## What you will do
Reproduce only the top of the records, down to and including the line containing "UP = Vector(0, 0, 1)".

(Records with modeling code)
*-*-*
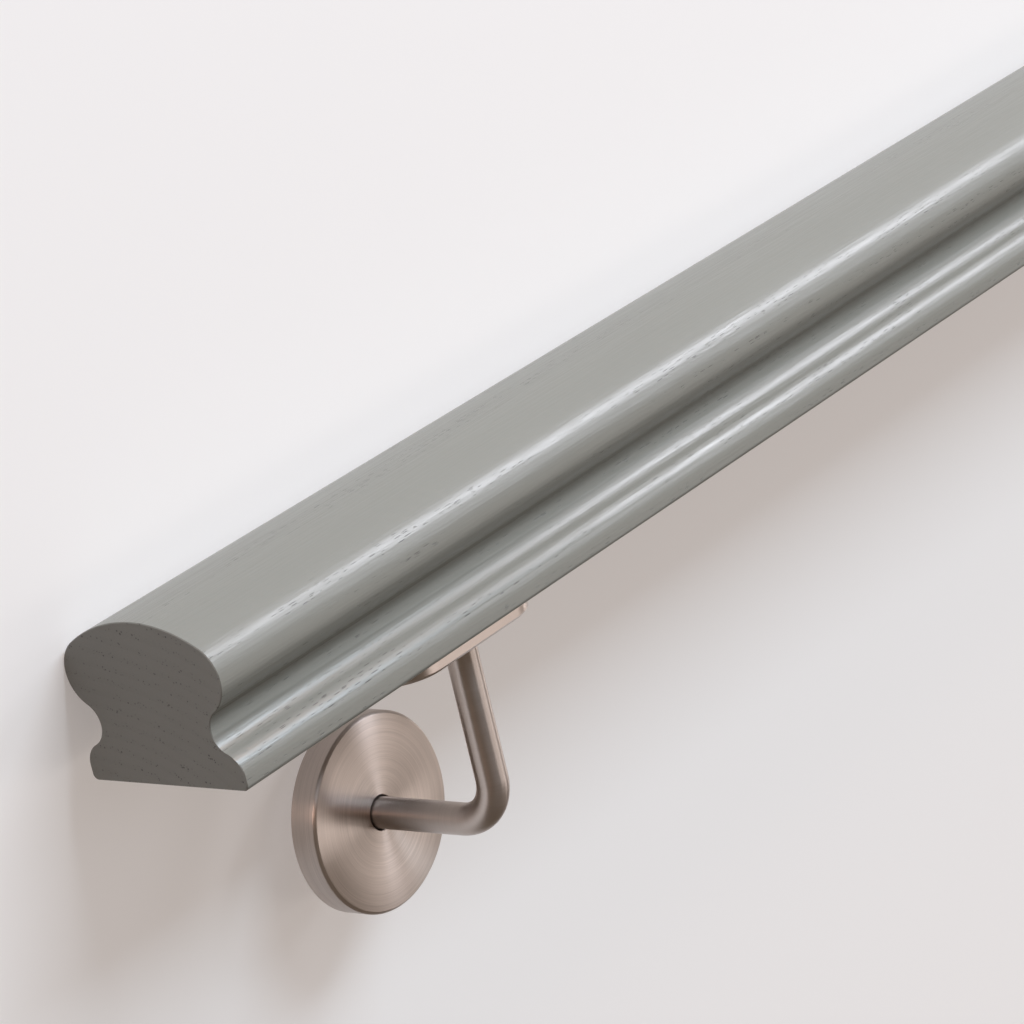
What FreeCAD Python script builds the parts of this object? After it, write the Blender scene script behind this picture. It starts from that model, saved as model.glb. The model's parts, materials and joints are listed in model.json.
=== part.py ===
"""Timber stair handrail length on two stainless steel wall brackets, lying as it rests on a floor.

Everything is drawn as fitted on a stair wall: X runs along the rail, Y goes into the wall and Z is
square to the rail's flat underside. The finished pieces are then laid down on their wall side.
Lengths are in millimetres.
"""

import FreeCAD, Part
import math
import os

from FreeCAD import Vector

# Handrail section, upwards from the flat underside: foot, neck, bulb and crown
RAIL_LENGTH = 1200.0
RAIL_HEIGHT = 57.8
FOOT_HALF_WIDTH = 34.3
FOOT_FLAT_HEIGHT = 5.0
FOOT_CORNER_RADIUS = 2.0
NECK_HALF_WIDTH = 24.4
NECK_BELOW_BULB = 18.1
BULB_HALF_WIDTH = 34.2
BULB_BELOW_CROWN = 19.3
BULB_RADIUS = 13.2
END_EDGE_CHAMFER = 0.5

# Brackets along the rail
BRACKET_COUNT = 2
END_TO_BRACKET = 148.5

# Arm: a round bar, square to the wall and then up to the rail
ARM_DIAMETER = 12.0
ARM_BEND_RADIUS = 18.0
ARM_OFFSET = -5.0
ARM_TO_WALL = 67.7
ARM_DROP = 82.9

# Saddle plate under the rail; its longer arm reaches towards the nearer end of the rail
SADDLE_LENGTH = 82.0
SADDLE_WIDTH = 41.0
SADDLE_THICKNESS = 8.0
SADDLE_CORNER_RADIUS = 18.5
SADDLE_EDGE_CHAMFER = 1.2
SADDLE_SHIFT = 12.0
SADDLE_SCREW_SPACING = 56.0
SADDLE_SCREW_HOLE = 4.8
SADDLE_SCREW_HEAD = 9.6

# Wall flange, welded to the arm and screwed to the wall
FLANGE_CLEARANCE = 0.3
FLANGE_THICKNESS = 4.0
FLANGE_SCREW_CIRCLE = 48.0
FLANGE_SCREW_COUNT = 3
FLANGE_SCREW_HOLE = 5.5

# Cover rose, a spun cap that hides the flange
ROSE_DIAMETER = 75.0
ROSE_DEPTH = 11.5
ROSE_WALL = 1.5
ROSE_EDGE_CHAMFER = 1.0
ROSE_ARM_CLEARANCE = 0.6

# Directions
ALONG = Vector(1, 0, 0)
TO_ROOM = Vector(0, -1, 0)
UP = Vector(0, 0, 1)

# Sizes that follow from the ones above
WALL_PLANE = ARM_OFFSET + ARM_TO_WALL
ROSE_RADIUS = ROSE_DIAMETER / 2
FLANGE_RADIUS = ROSE_RADIUS - ROSE_WALL - FLANGE_CLEARANCE
ARM_RADIUS = ARM_DIAMETER / 2
BULB_HEIGHT = RAIL_HEIGHT - BULB_BELOW_CROWN
NECK_HEIGHT = BULB_HEIGHT - NECK_BELOW_BULB
BULB_CENTRE = (BULB_HALF_WIDTH - BULB_RADIUS, BULB_HEIGHT)
CROWN_RADIUS = (BULB_CENTRE[0] ** 2 + BULB_BELOW_CROWN**2 - BULB_RADIUS**2) / (2 * (BULB_BELOW_CROWN - BULB_RADIUS))
CROWN_CENTRE = (0.0, RAIL_HEIGHT - CROWN_RADIUS)


def cove_radius():
    """Radius of the cove that turns upright at the neck and runs smoothly into the bulb."""
    across = BULB_CENTRE[0] - NECK_HALF_WIDTH
    rise = BULB_HEIGHT - NECK_HEIGHT
    return (across**2 + rise**2 - BULB_RADIUS**2) / (2 * (BULB_RADIUS + across))


def foot_radius(cove):
    """Radius of the foot's shoulder, which stands upright at the foot's side and meets the cove."""
    across = NECK_HALF_WIDTH + cove - FOOT_HALF_WIDTH
    rise = NECK_HEIGHT - FOOT_FLAT_HEIGHT
    return (across**2 + rise**2 - cove**2) / (2 * (cove - across))


def towards(start, end, distance):
    """The point that far from start on the line to end, as (y, z)."""
    length = math.hypot(end[0] - start[0], end[1] - start[1])
    return (
        start[0] + (end[0] - start[0]) * distance / length,
        start[1] + (end[1] - start[1]) * distance / length,
    )


def half_section():
    """One side of the rail's section from the foot up to the crown: (end point, middle point of its arc)."""
    cove = cove_radius()
    foot = foot_radius(cove)
    cove_centre = (NECK_HALF_WIDTH + cove, NECK_HEIGHT)
    foot_centre = (FOOT_HALF_WIDTH - foot, FOOT_FLAT_HEIGHT)
    corner_centre = (FOOT_HALF_WIDTH - FOOT_CORNER_RADIUS, FOOT_CORNER_RADIUS)
    foot_to_cove = towards(foot_centre, cove_centre, foot)
    cove_to_bulb = towards(BULB_CENTRE, cove_centre, BULB_RADIUS)
    bulb_to_crown = towards(CROWN_CENTRE, BULB_CENTRE, CROWN_RADIUS)
    foot_side = (FOOT_HALF_WIDTH, FOOT_FLAT_HEIGHT)

    def middle(centre, radius, first, last):
        return towards(centre, ((first[0] + last[0]) / 2, (first[1] + last[1]) / 2), radius)

    corner_start = (corner_centre[0], 0.0)
    corner_end = (FOOT_HALF_WIDTH, FOOT_CORNER_RADIUS)
    return [
        (corner_start, None),
        (corner_end, middle(corner_centre, FOOT_CORNER_RADIUS, corner_start, corner_end)),
        (foot_side, None),
        (foot_to_cove, middle(foot_centre, foot, foot_side, foot_to_cove)),
        (cove_to_bulb, (NECK_HALF_WIDTH, NECK_HEIGHT)),
        (bulb_to_crown, (BULB_HALF_WIDTH, BULB_HEIGHT)),
    ]


def section_edges(steps, side):
    """Edges of one half of the section; side is 1 towards the wall and -1 towards the room."""

    def point(p):
        return Vector(0, side * p[0], p[1])

    edges = []
    for (start, _), (end, via) in zip(steps, steps[1:]):
        if via is None:
            edges.append(Part.makeLine(point(start), point(end)))
        else:
            edges.append(Part.Arc(point(start), point(via), point(end)).toShape())
    return edges


def handrail():
    """The moulded rail: one extruded section, its two ends cut square, their edges eased."""
    steps = half_section()
    foot_edge = steps[0][0][0]
    crown_edge = steps[-1][0]
    base = Part.makeLine(Vector(0, -foot_edge, 0), Vector(0, foot_edge, 0))
    crown = Part.Arc(
        Vector(0, -crown_edge[0], crown_edge[1]),
        Vector(0, 0, RAIL_HEIGHT),
        Vector(0, crown_edge[0], crown_edge[1]),
    ).toShape()
    edges = [base, crown] + section_edges(steps, 1) + section_edges(steps, -1)
    outline = Part.Wire(Part.__sortEdges__(edges))
    rail = Part.Face(outline).extrude(ALONG * RAIL_LENGTH)
    end_edges = [edge for edge in rail.Edges if edge.BoundBox.XLength < END_EDGE_CHAMFER]
    return rail.makeChamfer(END_EDGE_CHAMFER, end_edges)


def saddle_plate(arm_x):
    """The flat plate that the rail sits on, with two countersunk holes for the rail's screws."""
    x = arm_x + (SADDLE_SHIFT if arm_x > RAIL_LENGTH / 2 else -SADDLE_SHIFT)
    bottom = -SADDLE_THICKNESS
    block = Part.makeBox(
        SADDLE_LENGTH,
        SADDLE_WIDTH,
        SADDLE_THICKNESS,
        Vector(x - SADDLE_LENGTH / 2, ARM_OFFSET - SADDLE_WIDTH / 2, bottom),
    )
    corners = [edge for edge in block.Edges if abs(edge.tangentAt(edge.FirstParameter).z) > 0.5]
    plate = block.makeFillet(SADDLE_CORNER_RADIUS, corners)
    lower_edges = [edge for edge in plate.Edges if abs(edge.BoundBox.ZMax - bottom) < 0.01]
    plate = plate.makeChamfer(SADDLE_EDGE_CHAMFER, lower_edges)
    sink_depth = (SADDLE_SCREW_HEAD - SADDLE_SCREW_HOLE) / 2
    for side in (-1, 1):
        centre = Vector(x + side * SADDLE_SCREW_SPACING / 2, ARM_OFFSET, bottom)
        hole = Part.makeCylinder(SADDLE_SCREW_HOLE / 2, SADDLE_THICKNESS, centre, UP)
        sink = Part.makeCone(SADDLE_SCREW_HEAD / 2, SADDLE_SCREW_HOLE / 2, sink_depth, centre, UP)
        plate = plate.cut(hole.fuse(sink))
    return plate


def bracket_arm(x):
    """Round bar from the wall flange out to the room, round one bend and up to the saddle plate."""
    wall_end = Vector(x, WALL_PLANE - FLANGE_THICKNESS, -ARM_DROP)
    bend_start = Vector(x, ARM_OFFSET + ARM_BEND_RADIUS, -ARM_DROP)
    bend_end = Vector(x, ARM_OFFSET, -ARM_DROP + ARM_BEND_RADIUS)
    quarter = ARM_BEND_RADIUS * (1 - math.sqrt(0.5))
    bend_middle = Vector(x, ARM_OFFSET + quarter, -ARM_DROP + quarter)
    top = Vector(x, ARM_OFFSET, -SADDLE_THICKNESS)
    path = Part.Wire(
        [
            Part.makeLine(wall_end, bend_start),
            Part.Arc(bend_start, bend_middle, bend_end).toShape(),
            Part.makeLine(bend_end, top),
        ]
    )
    section = Part.Wire(Part.makeCircle(ARM_RADIUS, wall_end, TO_ROOM))
    return path.makePipeShell([section], True, False)


def wall_flange(x):
    """Round flange on the arm's wall end, with its ring of wall screw holes."""
    back = Vector(x, WALL_PLANE, -ARM_DROP)
    flange = Part.makeCylinder(FLANGE_RADIUS, FLANGE_THICKNESS, back, TO_ROOM)
    for number in range(FLANGE_SCREW_COUNT):
        angle = math.radians(90) + 2 * math.pi * number / FLANGE_SCREW_COUNT
        spoke = Vector(math.cos(angle), 0, math.sin(angle)) * (FLANGE_SCREW_CIRCLE / 2)
        flange = flange.cut(Part.makeCylinder(FLANGE_SCREW_HOLE / 2, FLANGE_THICKNESS, back + spoke, TO_ROOM))
    return flange


def cover_rose(x):
    """Round cap over the flange, open to the wall, with a hole that clears the arm."""
    back = Vector(x, WALL_PLANE, -ARM_DROP)
    cap = Part.makeCylinder(ROSE_RADIUS, ROSE_DEPTH, back, TO_ROOM)
    front_y = WALL_PLANE - ROSE_DEPTH
    front_edge = [edge for edge in cap.Edges if abs(edge.BoundBox.YMax - front_y) < 0.01]
    cap = cap.makeChamfer(ROSE_EDGE_CHAMFER, front_edge)
    inside = Part.makeCylinder(ROSE_RADIUS - ROSE_WALL, ROSE_DEPTH - ROSE_WALL, back, TO_ROOM)
    arm_hole = Part.makeCylinder(ARM_RADIUS + ROSE_ARM_CLEARANCE, ROSE_DEPTH, back, TO_ROOM)
    return cap.cut(inside.fuse(arm_hole))


def rest_tilt():
    """Angle between the wall plane and the floor that the roses' upper rims and the rail's bulb rest on."""
    rim_height = ROSE_RADIUS - ARM_DROP
    across = WALL_PLANE - BULB_CENTRE[0]
    rise = BULB_HEIGHT - rim_height
    return math.atan2(across, rise) - math.asin(BULB_RADIUS / math.hypot(across, rise))


def rest_placement():
    """Lays the fitted rail down on its wall side, with the middle of its length and width at the origin."""
    tilt = rest_tilt()
    rim_height = ROSE_RADIUS - ARM_DROP
    lift = WALL_PLANE * math.cos(tilt) + rim_height * math.sin(tilt)
    crown_reach = CROWN_CENTRE[1] * math.cos(tilt) + CROWN_RADIUS
    rose_reach = -WALL_PLANE * math.sin(tilt) - (ARM_DROP + ROSE_RADIUS) * math.cos(tilt)
    turn = FreeCAD.Rotation(ALONG, -90 - math.degrees(tilt))
    shift = Vector(-RAIL_LENGTH / 2, -(crown_reach + rose_reach) / 2, lift)
    return FreeCAD.Placement(shift, turn)


def bracket_places():
    """Distances of the brackets from the rail's lower end."""
    spacing = (RAIL_LENGTH - 2 * END_TO_BRACKET) / (BRACKET_COUNT - 1)
    return [END_TO_BRACKET + spacing * number for number in range(BRACKET_COUNT)]


def main():
    pieces = {"handrail": handrail()}
    for number, x in enumerate(bracket_places(), start=1):
        pieces[f"saddle_plate_{number}"] = saddle_plate(x)
        pieces[f"bracket_arm_{number}"] = bracket_arm(x)
        pieces[f"wall_flange_{number}"] = wall_flange(x)
        pieces[f"cover_rose_{number}"] = cover_rose(x)
    placement = rest_placement()
    os.makedirs("parts", exist_ok=True)
    for name, shape in pieces.items():
        shape.Placement = placement.multiply(shape.Placement)
        shape.exportStep(f"parts/{name}.step")
        print(name, "valid", shape.isValid(), "volume", round(shape.Volume / 1000, 2), "cm3")
    print("rest tilt", round(math.degrees(rest_tilt()), 3), "placement", placement)


main()
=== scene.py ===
import json
import math

import bmesh
import bpy
from mathutils import Euler, Matrix, Vector


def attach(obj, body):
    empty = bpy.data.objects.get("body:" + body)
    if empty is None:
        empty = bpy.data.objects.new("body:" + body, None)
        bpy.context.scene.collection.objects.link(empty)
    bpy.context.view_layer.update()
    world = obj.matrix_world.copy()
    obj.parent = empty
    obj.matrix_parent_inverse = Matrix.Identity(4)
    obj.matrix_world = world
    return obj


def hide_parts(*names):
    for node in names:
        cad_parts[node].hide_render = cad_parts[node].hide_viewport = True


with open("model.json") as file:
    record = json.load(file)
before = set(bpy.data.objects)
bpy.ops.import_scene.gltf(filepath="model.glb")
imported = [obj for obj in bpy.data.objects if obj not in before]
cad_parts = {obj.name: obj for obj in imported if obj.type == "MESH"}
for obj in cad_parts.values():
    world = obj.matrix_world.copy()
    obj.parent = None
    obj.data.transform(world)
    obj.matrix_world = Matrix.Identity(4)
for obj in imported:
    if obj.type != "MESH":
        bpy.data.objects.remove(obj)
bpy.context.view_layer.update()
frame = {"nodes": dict(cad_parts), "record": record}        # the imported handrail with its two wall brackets
mm = 0.001
creases = {"swept": 35, "turned": 25, "copied": 28}      # edges bent by more degrees stay sharp

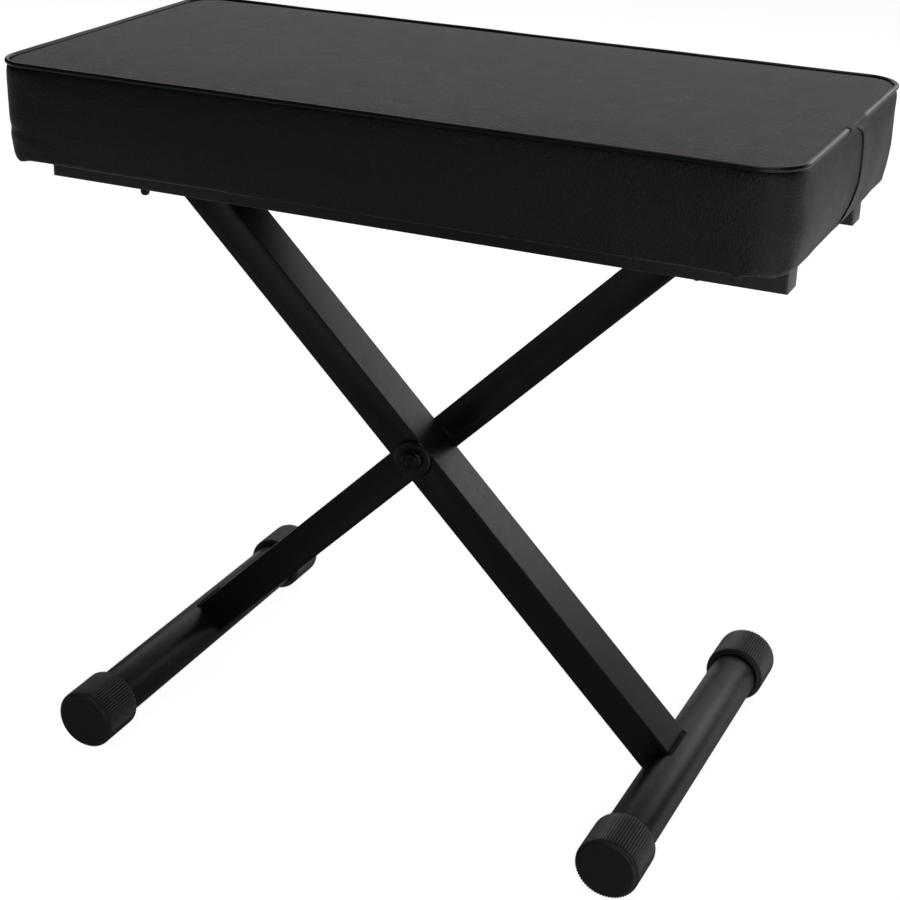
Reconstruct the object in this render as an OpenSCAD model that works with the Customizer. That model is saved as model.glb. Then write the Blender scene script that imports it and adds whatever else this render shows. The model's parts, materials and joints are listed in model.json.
*-*-*
## Result for this task
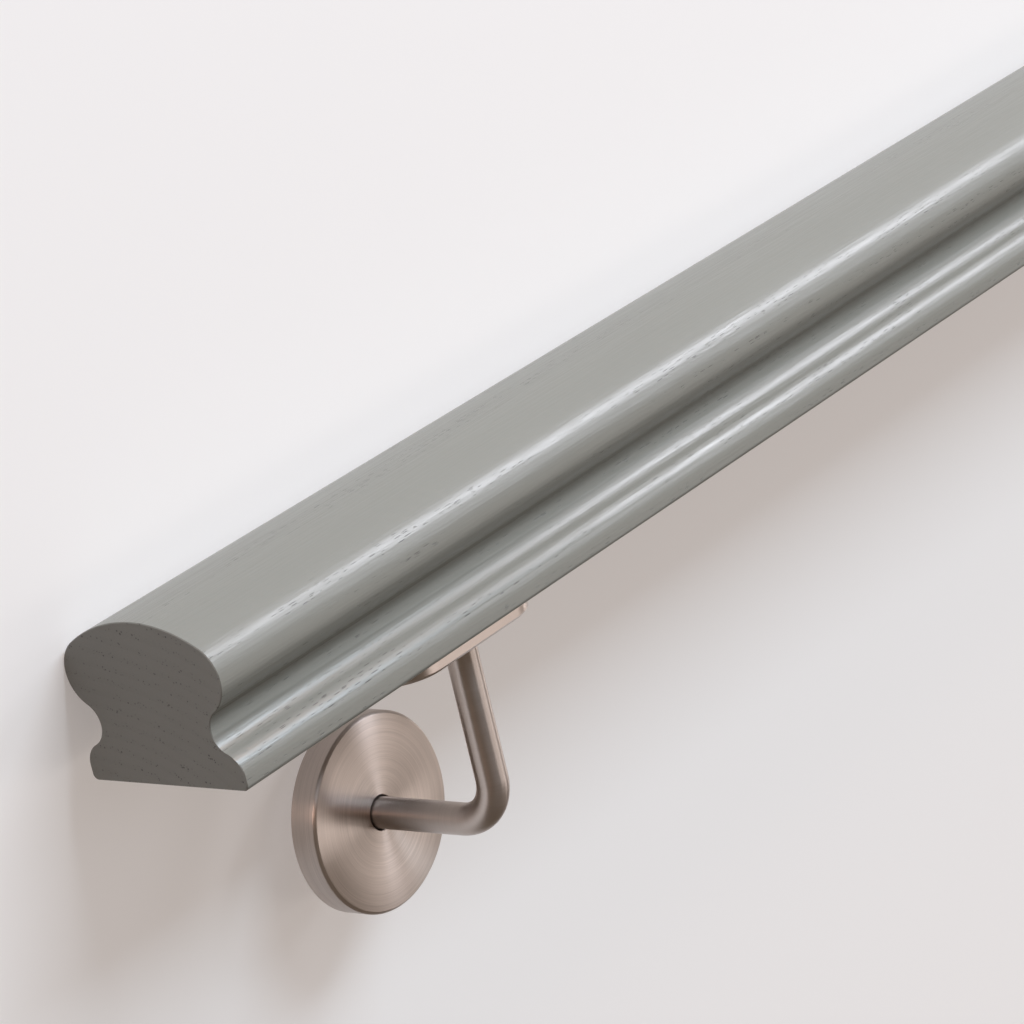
What FreeCAD Python script builds the parts of this object? After it, write the Blender scene script behind this picture. It starts from that model, saved as model.glb. The model's parts, materials and joints are listed in model.json.
=== part.py ===
"""Timber stair handrail length on two stainless steel wall brackets, lying as it rests on a floor.

Everything is drawn as fitted on a stair wall: X runs along the rail, Y goes into the wall and Z is
square to the rail's flat underside. The finished pieces are then laid down on their wall side.
Lengths are in millimetres.
"""

import FreeCAD, Part
import math
import os

from FreeCAD import Vector

# Handrail section, upwards from the flat underside: foot, neck, bulb and crown
RAIL_LENGTH = 1200.0
RAIL_HEIGHT = 57.8
FOOT_HALF_WIDTH = 34.3
FOOT_FLAT_HEIGHT = 5.0
FOOT_CORNER_RADIUS = 2.0
NECK_HALF_WIDTH = 24.4
NECK_BELOW_BULB = 18.1
BULB_HALF_WIDTH = 34.2
BULB_BELOW_CROWN = 19.3
BULB_RADIUS = 13.2
END_EDGE_CHAMFER = 0.5

# Brackets along the rail
BRACKET_COUNT = 2
END_TO_BRACKET = 148.5

# Arm: a round bar, square to the wall and then up to the rail
ARM_DIAMETER = 12.0
ARM_BEND_RADIUS = 18.0
ARM_OFFSET = -5.0
ARM_TO_WALL = 67.7
ARM_DROP = 82.9

# Saddle plate under the rail; its longer arm reaches towards the nearer end of the rail
SADDLE_LENGTH = 82.0
SADDLE_WIDTH = 41.0
SADDLE_THICKNESS = 8.0
SADDLE_CORNER_RADIUS = 18.5
SADDLE_EDGE_CHAMFER = 1.2
SADDLE_SHIFT = 12.0
SADDLE_SCREW_SPACING = 56.0
SADDLE_SCREW_HOLE = 4.8
SADDLE_SCREW_HEAD = 9.6

# Wall flange, welded to the arm and screwed to the wall
FLANGE_CLEARANCE = 0.3
FLANGE_THICKNESS = 4.0
FLANGE_SCREW_CIRCLE = 48.0
FLANGE_SCREW_COUNT = 3
FLANGE_SCREW_HOLE = 5.5

# Cover rose, a spun cap that hides the flange
ROSE_DIAMETER = 75.0
ROSE_DEPTH = 11.5
ROSE_WALL = 1.5
ROSE_EDGE_CHAMFER = 1.0
ROSE_ARM_CLEARANCE = 0.6

# Directions
ALONG = Vector(1, 0, 0)
TO_ROOM = Vector(0, -1, 0)
UP = Vector(0, 0, 1)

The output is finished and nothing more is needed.